据报道,复旦大学学术委员会近日结束换届,43名新当选委员均由民主选举产生,委员会正、副主任由当选委员投票产生。最令人瞩目的是,现任校党政领导全体退出学术委员会。媒体报道时评价说:这是该校“去行政化迈出的一大步”。
相当长一段时间以来,众多有识之士疾呼大学去行政化,希望从源头上激发大学师生崇尚创新、追求真知的热情。与此同时,一些大学也开始从细枝末节上展开去行政化的探索与尝试。校领导退出学术委员会就是其中一例。从这个意义上讲,复旦大学的做法无疑是值得肯定的。不过,由此推导出“去行政化迈出一大步”的结论,则未免太过于乐观了。
我们知道,冰冻三尺非一日之寒,大学行政化之弊有着深厚的历史文化背景和广泛的社会心理基础与体制制度根源。有学者指出,自近代大学创建起,“官办官管”就一直是我国大学管理的主流。
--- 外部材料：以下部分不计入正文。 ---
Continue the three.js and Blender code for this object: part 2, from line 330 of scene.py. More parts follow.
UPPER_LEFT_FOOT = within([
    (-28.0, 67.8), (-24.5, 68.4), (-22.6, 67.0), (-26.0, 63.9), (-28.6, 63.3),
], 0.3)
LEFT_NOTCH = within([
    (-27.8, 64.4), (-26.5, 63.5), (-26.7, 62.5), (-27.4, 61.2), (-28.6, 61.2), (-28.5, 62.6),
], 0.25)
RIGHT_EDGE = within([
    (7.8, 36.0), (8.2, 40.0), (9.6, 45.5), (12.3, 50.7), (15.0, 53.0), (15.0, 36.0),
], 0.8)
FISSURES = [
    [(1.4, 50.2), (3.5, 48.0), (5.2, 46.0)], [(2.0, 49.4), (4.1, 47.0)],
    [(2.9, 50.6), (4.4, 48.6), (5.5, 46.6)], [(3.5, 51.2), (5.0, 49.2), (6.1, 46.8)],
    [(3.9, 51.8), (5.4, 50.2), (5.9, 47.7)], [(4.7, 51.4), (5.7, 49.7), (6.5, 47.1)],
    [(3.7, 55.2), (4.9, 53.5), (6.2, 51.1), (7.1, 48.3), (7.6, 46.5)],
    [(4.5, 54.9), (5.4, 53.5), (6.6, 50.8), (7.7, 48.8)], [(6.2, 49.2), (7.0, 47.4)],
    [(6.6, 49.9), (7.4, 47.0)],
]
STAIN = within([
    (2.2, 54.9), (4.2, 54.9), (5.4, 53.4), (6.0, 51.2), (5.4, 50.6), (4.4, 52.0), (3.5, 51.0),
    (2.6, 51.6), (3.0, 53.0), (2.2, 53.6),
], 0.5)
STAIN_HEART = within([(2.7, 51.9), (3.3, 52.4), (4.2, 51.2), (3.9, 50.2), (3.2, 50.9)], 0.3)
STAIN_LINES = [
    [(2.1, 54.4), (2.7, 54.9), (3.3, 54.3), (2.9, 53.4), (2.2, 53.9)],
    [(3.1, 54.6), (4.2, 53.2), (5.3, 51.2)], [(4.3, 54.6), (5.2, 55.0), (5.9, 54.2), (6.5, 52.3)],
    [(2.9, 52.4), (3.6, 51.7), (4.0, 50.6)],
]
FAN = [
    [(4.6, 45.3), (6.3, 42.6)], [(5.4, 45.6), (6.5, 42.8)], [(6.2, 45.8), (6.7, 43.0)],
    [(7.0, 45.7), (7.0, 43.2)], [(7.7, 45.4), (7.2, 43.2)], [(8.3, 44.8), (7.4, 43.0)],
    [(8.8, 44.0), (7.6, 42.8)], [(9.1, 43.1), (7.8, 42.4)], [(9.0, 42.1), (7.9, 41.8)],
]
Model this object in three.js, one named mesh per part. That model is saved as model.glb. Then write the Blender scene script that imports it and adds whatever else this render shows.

在大学身为教育行政部门的下属单位、无法成为实际上独立的学术自治体的情况下,大学任何去行政化努力都可能偏离预设靶心。
更严峻的是,大学本身在长期的行政化运行中,已经固化了行政化的管理模式和运行机制。从报道的字里行间可以看出,身为我国最顶尖学府之一的复旦大学,虽然学术委员会长期存在,却“十年没开过两次会”;10年前制定的《复旦大学学术委员会章程》中规定的许多条例从未履行过;规定每届任期4年却10年没有换过届,很多教授甚至不知道自己是学术委员会委员。即便是新换届的学术委员会,虽然强调了“运行的独立性”,但依然只拥有审议权,而行政层面则可以不同意其审议结果。
尤为令人感慨的是,与校长之间通畅自由地沟通本该是每一名教授应有的权利,但“约见校行政领导”却成了学术委员会可以拥有的“权力”之一。
顶尖的复旦大学尚且如此,更多二流、三流大学的行政化土壤是多么的根深蒂固也可以想象了。
其实,校领导“全体退出”学术委员会,不过表明大学管理者有着去行政化的良好愿望,并通过这样一种形式作出了某种姿态。学术委员会能否真正成为教授治校的牢固平台,则取决于能否跟进一系列实质性制度的设计与落实。
因此,校领导“全体退出”只是治标之举,面对大学的沉疴之身,既非疗效显著之良药,也非功用独特的偏方。大学的去行政化之路依然任重道远。